Пушкин часто переменял квартиры. Прибыв из Царского Села в Петербург, он съехал с квартиры почти тотчас же, как нанял – его не устроил этаж. Супруги поселились на Галерной в доме Брискора. Эту квартиру, видимо, подыскал брат Натали Дмитрий Николаевич, который жил на той же улице. Дом был сквозной на Английскую набережную, рядом с ним помещался морской штаб. За наем платили 2500 рублей.
«Моя невестка беременна, но этого еще не видно; она прекрасна и очень мила» (О.С. Павлищева – мужу 23 октября 1831 г.).
Именно к этому периоду относится воспоминание О.Н. Смирновой-Россет, которая как будто специально записывала для потомства эпизоды, которые рисуют Натали взбалмошной и капризной, но не выставляла причину того: молодая женщина уже ждала ребенка…

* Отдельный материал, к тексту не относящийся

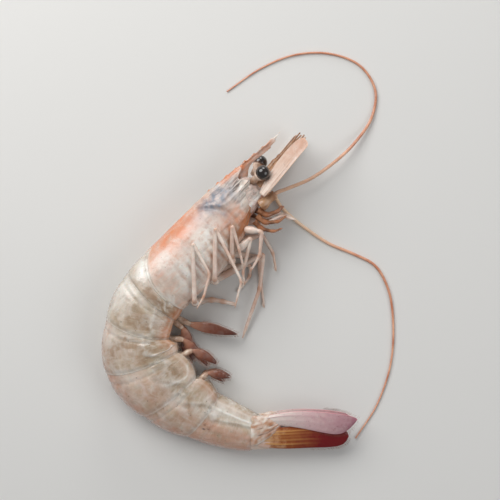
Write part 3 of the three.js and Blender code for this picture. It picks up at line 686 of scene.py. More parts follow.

«Отец (Смирновой. – Н. Г.) рассказывал мне, что как-то вечером, осенью, Пушкин, прислушиваясь к завыванию ветра, вздохнул и сказал: «Как хорошо бы теперь быть в Михайловском! Нигде мне так хорошо не пишется, как осенью в деревне. Что бы нам поехать туда!» У моего отца было имение в Псковской губернии, и он собирался туда для охоты. Он стал звать Пушкина ехать с ним вместе. Услыхав этот разговор, Пушкина воскликнула: «Восхитительное местопребывание! Слушать завывание ветра, бой часов и вытье волков. Ты с ума сошел!» И она залилась слезами, к крайнему изумлению моих родителей. Пушкин успокоил ее, говоря, что он только пошутил, что он устоит от искушения и против искусителя (отца моего). Тем не менее Пушкина еще некоторое время дулась на моего отца, упрекая его, что он внушает сумасбродные мысли ее супругу».